Challenge
Your task is to write out the complete listing exactly as it is shown.

Recorded data
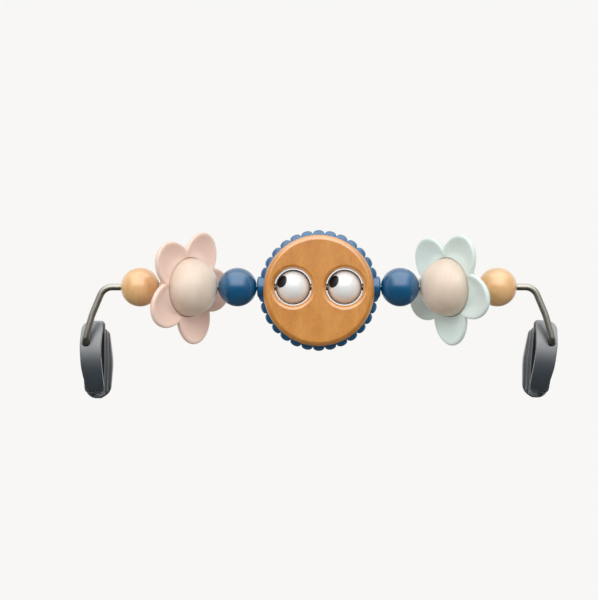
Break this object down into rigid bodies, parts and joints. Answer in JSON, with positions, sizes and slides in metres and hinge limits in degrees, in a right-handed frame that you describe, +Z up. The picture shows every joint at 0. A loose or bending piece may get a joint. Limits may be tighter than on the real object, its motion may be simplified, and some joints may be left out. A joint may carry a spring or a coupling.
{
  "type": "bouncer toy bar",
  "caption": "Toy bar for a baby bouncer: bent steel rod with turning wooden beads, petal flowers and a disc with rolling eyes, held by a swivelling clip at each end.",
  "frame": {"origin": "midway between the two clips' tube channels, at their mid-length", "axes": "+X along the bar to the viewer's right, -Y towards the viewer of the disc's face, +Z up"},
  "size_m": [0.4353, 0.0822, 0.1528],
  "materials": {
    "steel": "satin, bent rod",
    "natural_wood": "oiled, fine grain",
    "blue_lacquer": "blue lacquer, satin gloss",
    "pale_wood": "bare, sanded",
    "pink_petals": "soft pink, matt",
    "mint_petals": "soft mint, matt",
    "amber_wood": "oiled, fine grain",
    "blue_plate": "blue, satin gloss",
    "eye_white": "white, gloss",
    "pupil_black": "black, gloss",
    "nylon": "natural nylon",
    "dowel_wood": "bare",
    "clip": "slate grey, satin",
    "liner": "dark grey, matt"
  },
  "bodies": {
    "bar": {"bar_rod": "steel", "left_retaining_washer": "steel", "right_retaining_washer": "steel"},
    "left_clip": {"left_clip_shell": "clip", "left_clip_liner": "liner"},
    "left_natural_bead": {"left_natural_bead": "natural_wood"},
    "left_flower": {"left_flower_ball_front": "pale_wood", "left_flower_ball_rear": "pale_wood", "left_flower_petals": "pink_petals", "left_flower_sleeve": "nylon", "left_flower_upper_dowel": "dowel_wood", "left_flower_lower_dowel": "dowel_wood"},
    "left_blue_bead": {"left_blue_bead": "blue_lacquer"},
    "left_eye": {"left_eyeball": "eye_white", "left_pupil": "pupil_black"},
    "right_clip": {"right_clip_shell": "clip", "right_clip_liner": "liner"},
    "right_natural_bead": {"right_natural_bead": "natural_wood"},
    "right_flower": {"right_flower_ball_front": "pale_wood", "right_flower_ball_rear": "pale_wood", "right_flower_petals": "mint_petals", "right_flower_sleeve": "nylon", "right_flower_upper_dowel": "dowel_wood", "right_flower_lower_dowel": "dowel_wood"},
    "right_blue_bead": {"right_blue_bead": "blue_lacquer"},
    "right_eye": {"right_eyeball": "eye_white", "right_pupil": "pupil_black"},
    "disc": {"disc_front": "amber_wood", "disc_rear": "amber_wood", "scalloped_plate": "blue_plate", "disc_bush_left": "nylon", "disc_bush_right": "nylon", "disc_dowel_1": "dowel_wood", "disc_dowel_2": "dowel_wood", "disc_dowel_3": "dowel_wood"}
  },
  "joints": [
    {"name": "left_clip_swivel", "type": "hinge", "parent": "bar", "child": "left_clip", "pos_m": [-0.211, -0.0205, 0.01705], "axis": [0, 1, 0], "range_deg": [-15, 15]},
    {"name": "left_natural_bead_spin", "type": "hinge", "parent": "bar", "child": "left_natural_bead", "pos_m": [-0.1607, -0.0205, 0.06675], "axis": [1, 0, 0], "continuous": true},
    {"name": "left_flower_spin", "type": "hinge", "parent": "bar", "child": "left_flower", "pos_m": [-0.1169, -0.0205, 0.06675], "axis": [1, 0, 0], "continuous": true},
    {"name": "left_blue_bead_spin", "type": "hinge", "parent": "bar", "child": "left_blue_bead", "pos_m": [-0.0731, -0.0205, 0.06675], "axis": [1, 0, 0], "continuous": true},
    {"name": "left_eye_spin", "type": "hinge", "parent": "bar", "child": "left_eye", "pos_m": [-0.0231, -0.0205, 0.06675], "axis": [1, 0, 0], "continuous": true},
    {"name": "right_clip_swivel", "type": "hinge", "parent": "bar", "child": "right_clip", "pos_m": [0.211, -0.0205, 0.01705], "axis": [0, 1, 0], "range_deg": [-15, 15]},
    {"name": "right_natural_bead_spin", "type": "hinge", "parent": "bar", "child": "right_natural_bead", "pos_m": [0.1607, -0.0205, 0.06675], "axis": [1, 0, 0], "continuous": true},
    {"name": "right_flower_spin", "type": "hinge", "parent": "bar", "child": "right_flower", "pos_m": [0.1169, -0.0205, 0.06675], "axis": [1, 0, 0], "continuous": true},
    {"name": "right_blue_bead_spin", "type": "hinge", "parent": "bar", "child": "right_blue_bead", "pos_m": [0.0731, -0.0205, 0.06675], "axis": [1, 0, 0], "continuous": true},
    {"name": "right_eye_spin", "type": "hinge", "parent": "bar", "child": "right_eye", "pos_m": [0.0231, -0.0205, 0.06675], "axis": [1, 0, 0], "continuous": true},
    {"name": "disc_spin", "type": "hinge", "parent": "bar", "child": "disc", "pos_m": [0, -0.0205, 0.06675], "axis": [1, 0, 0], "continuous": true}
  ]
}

Complete response
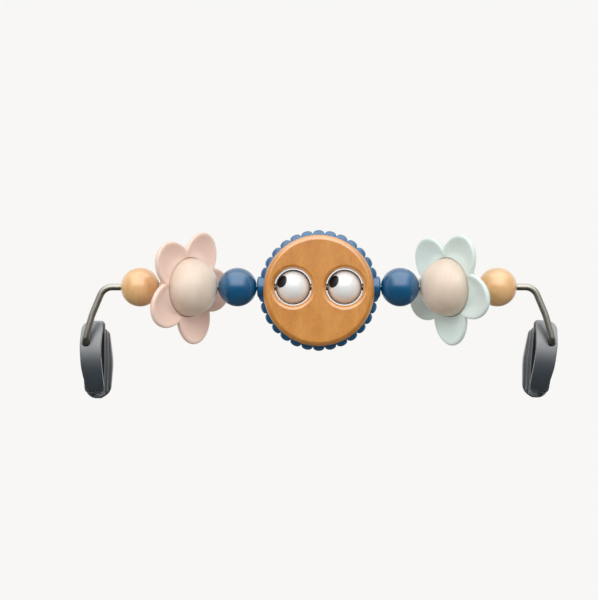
Break this object down into rigid bodies, parts and joints. Answer in JSON, with positions, sizes and slides in metres and hinge limits in degrees, in a right-handed frame that you describe, +Z up. The picture shows every joint at 0. A loose or bending piece may get a joint. Limits may be tighter than on the real object, its motion may be simplified, and some joints may be left out. A joint may carry a spring or a coupling.
{
  "type": "bouncer toy bar",
  "caption": "Toy bar for a baby bouncer: bent steel rod with turning wooden beads, petal flowers and a disc with rolling eyes, held by a swivelling clip at each end.",
  "frame": {"origin": "midway between the two clips' tube channels, at their mid-length", "axes": "+X along the bar to the viewer's right, -Y towards the viewer of the disc's face, +Z up"},
  "size_m": [0.4353, 0.0822, 0.1528],
  "materials": {
    "steel": "satin, bent rod",
    "natural_wood": "oiled, fine grain",
    "blue_lacquer": "blue lacquer, satin gloss",
    "pale_wood": "bare, sanded",
    "pink_petals": "soft pink, matt",
    "mint_petals": "soft mint, matt",
    "amber_wood": "oiled, fine grain",
    "blue_plate": "blue, satin gloss",
    "eye_white": "white, gloss",
    "pupil_black": "black, gloss",
    "nylon": "natural nylon",
    "dowel_wood": "bare",
    "clip": "slate grey, satin",
    "liner": "dark grey, matt"
  },
  "bodies": {
    "bar": {"bar_rod": "steel", "left_retaining_washer": "steel", "right_retaining_washer": "steel"},
    "left_clip": {"left_clip_shell": "clip", "left_clip_liner": "liner"},
    "left_natural_bead": {"left_natural_bead": "natural_wood"},
    "left_flower": {"left_flower_ball_front": "pale_wood", "left_flower_ball_rear": "pale_wood", "left_flower_petals": "pink_petals", "left_flower_sleeve": "nylon", "left_flower_upper_dowel": "dowel_wood", "left_flower_lower_dowel": "dowel_wood"},
    "left_blue_bead": {"left_blue_bead": "blue_lacquer"},
    "left_eye": {"left_eyeball": "eye_white", "left_pupil": "pupil_black"},
    "right_clip": {"right_clip_shell": "clip", "right_clip_liner": "liner"},
    "right_natural_bead": {"right_natural_bead": "natural_wood"},
    "right_flower": {"right_flower_ball_front": "pale_wood", "right_flower_ball_rear": "pale_wood", "right_flower_petals": "mint_petals", "right_flower_sleeve": "nylon", "right_flower_upper_dowel": "dowel_wood", "right_flower_lower_dowel": "dowel_wood"},
    "right_blue_bead": {"right_blue_bead": "blue_lacquer"},
    "right_eye": {"right_eyeball": "eye_white", "right_pupil": "pupil_black"},
    "disc": {"disc_front": "amber_wood", "disc_rear": "amber_wood", "scalloped_plate": "blue_plate", "disc_bush_left": "nylon", "disc_bush_right": "nylon", "disc_dowel_1": "dowel_wood", "disc_dowel_2": "dowel_wood", "disc_dowel_3": "dowel_wood"}
  },
  "joints": [
    {"name": "left_clip_swivel", "type": "hinge", "parent": "bar", "child": "left_clip", "pos_m": [-0.211, -0.0205, 0.01705], "axis": [0, 1, 0], "range_deg": [-15, 15]},
    {"name": "left_natural_bead_spin", "type": "hinge", "parent": "bar", "child": "left_natural_bead", "pos_m": [-0.1607, -0.0205, 0.06675], "axis": [1, 0, 0], "continuous": true},
    {"name": "left_flower_spin", "type": "hinge", "parent": "bar", "child": "left_flower", "pos_m": [-0.1169, -0.0205, 0.06675], "axis": [1, 0, 0], "continuous": true},
    {"name": "left_blue_bead_spin", "type": "hinge", "parent": "bar", "child": "left_blue_bead", "pos_m": [-0.0731, -0.0205, 0.06675], "axis": [1, 0, 0], "continuous": true},
    {"name": "left_eye_spin", "type": "hinge", "parent": "bar", "child": "left_eye", "pos_m": [-0.0231, -0.0205, 0.06675], "axis": [1, 0, 0], "continuous": true},
    {"name": "right_clip_swivel", "type": "hinge", "parent": "bar", "child": "right_clip", "pos_m": [0.211, -0.0205, 0.01705], "axis": [0, 1, 0], "range_deg": [-15, 15]},
    {"name": "right_natural_bead_spin", "type": "hinge", "parent": "bar", "child": "right_natural_bead", "pos_m": [0.1607, -0.0205, 0.06675], "axis": [1, 0, 0], "continuous": true},
    {"name": "right_flower_spin", "type": "hinge", "parent": "bar", "child": "right_flower", "pos_m": [0.1169, -0.0205, 0.06675], "axis": [1, 0, 0], "continuous": true},
    {"name": "right_blue_bead_spin", "type": "hinge", "parent": "bar", "child": "right_blue_bead", "pos_m": [0.0731, -0.0205, 0.06675], "axis": [1, 0, 0], "continuous": true},
    {"name": "right_eye_spin", "type": "hinge", "parent": "bar", "child": "right_eye", "pos_m": [0.0231, -0.0205, 0.06675], "axis": [1, 0, 0], "continuous": true},
    {"name": "disc_spin", "type": "hinge", "parent": "bar", "child": "disc", "pos_m": [0, -0.0205, 0.06675], "axis": [1, 0, 0], "continuous": true}
  ]
}